In television and radio interviews, people ask Brooke about the cereal kisses, the Hello-Kitty walkie talkies and letting Elena drive in the empty parking lots. They figure she wrote these entries. She shrugs and talks of what she remembers. Later, she opens the book on the way home to recall. And then, as we drive to our house, she laughs as the memories return. In truth it was me that wrote about these memories and more in an effort to put on paper what I knew we would forget one day, both for Gracie and for us. And even I need the book to remember.

 
Lately we’ve decided to divide and conquer. Brooke runs the charity and I do the speeches and interviews about the book. Considering I wrote the majority of the journals and she does a much better job of managing the charity, we figure this is a good compromise. Still, there isn’t a time when I’m asked if Brooke can speak or participate in the interview. After all, she’s the main author – I’m just a ghost writer. And everyone does like Brooke better.

 
Today as they called us to the stage of the Ohio author’s program to present a certificate for the book, Brooke whispered in my ear. “Maybe your certificate will say ‘Brooke’s husband’ under your name.” Maybe.
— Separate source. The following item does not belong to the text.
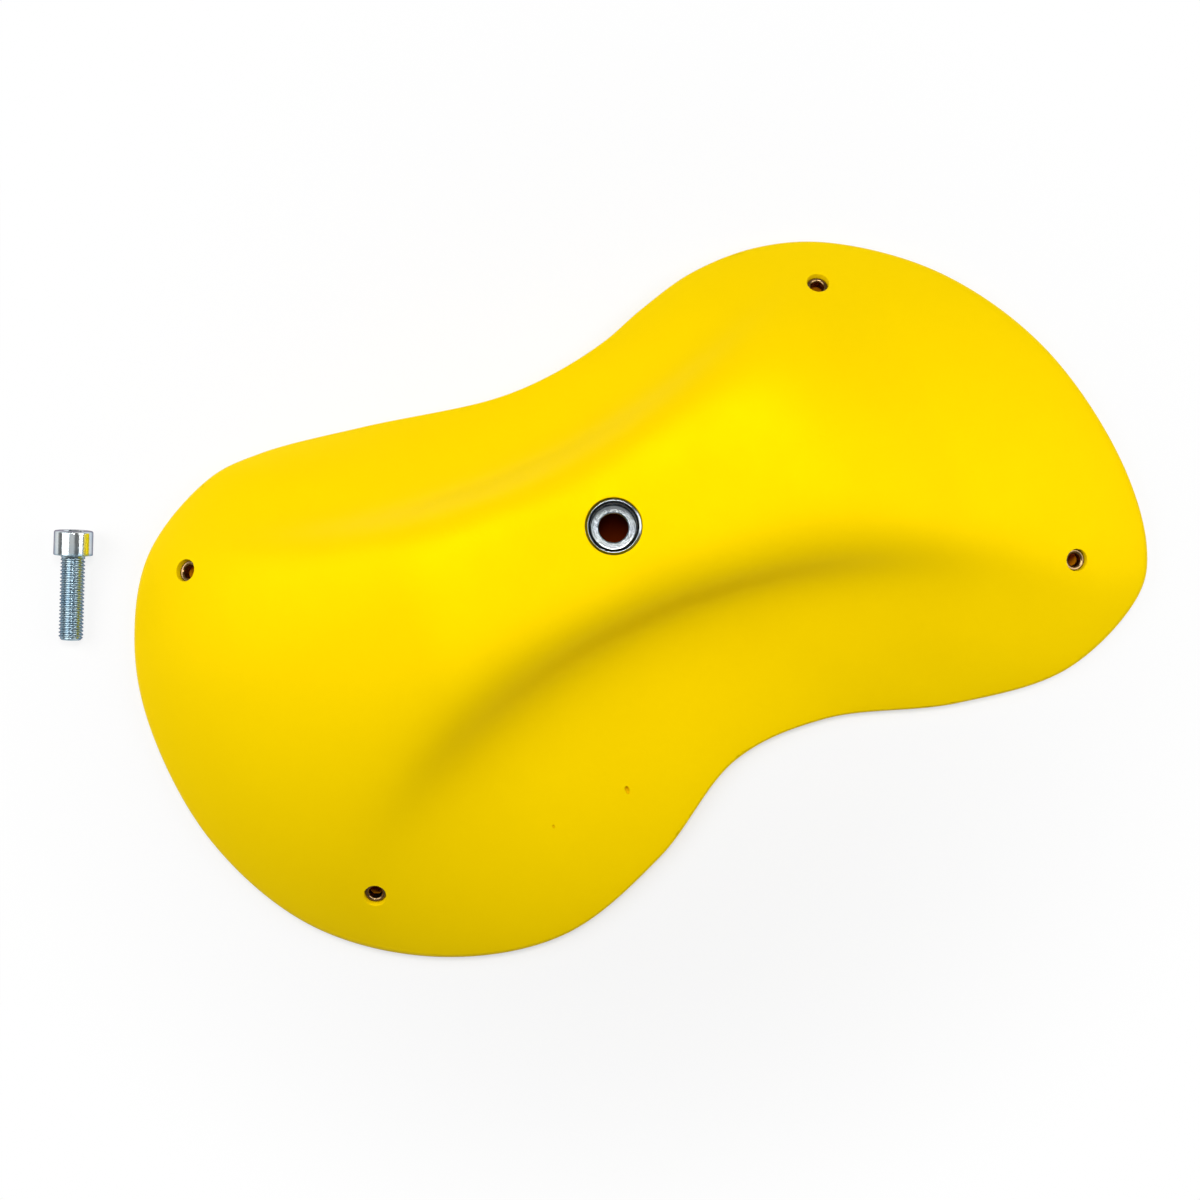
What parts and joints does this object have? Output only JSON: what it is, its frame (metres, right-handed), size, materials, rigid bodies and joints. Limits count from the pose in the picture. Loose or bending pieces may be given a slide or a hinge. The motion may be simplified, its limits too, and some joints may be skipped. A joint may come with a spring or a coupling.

Still I’m used to it. And even if the certificate says nothing else, I’d be just fine with framing the description as my most significant achievement of all – husband and father.

 
Brooke’s husband, Elena and Gracie’s dad – after all, they’re the real stars of the family. And I’ll be just fine writing it all down.

2 Responses to “Brooke’s Husband – Elena and Gracie’s Dad”

  1. Michaela says:

    I’m sure Gracie likes more as a father than a writer. I love the way you write, I would like to write more like you.
    A few days ago I was at the doctor with my Dad, (again, this time for me) and we got food on the way home, but I wanted to stay in the car when he went in to order. I was reading Notes Left Behind, and then I looked up to see if my Dad was back, and I saw a bridal store… The minute I saw that store the words “Pick out your dresses” came to mind.
    I couldn’t see it too well, but I did pick out a dress I would want to have at my wedding, and then I saw a hot pink dress with “squibble-squabbles”. Haha, I thought it would be perfect for Elena! Thank you, thank you for sharing your wonderful family with us.

  2. Pierrette says:

    Keith,
    I find it completely unfair that you are represented this way especially from the publishing agencies and the websites/organizers/etc. that promote the book.

    I know you say it doesn’t matter – what matters is Elena and the message that we all need to find a cure for cancer so that no other parent will journey what you have had to go through.

    I would hope that Brooke would sympathize with you because as a father, especially one who wrote the majority of the journal entries, you are recognized for the profound effect you have had on the lives of many for your unselfish way of sharing your story, your journey, your lives.

    I also trust that you both, as a couple, will look at each other and see Elena in each other. She and Gracie are what bond you. Know that you are both having a profound impact on the lives of a lot of people. Rejoice in that – together – and walk hand in hand in what is a journey of souls bound together through love.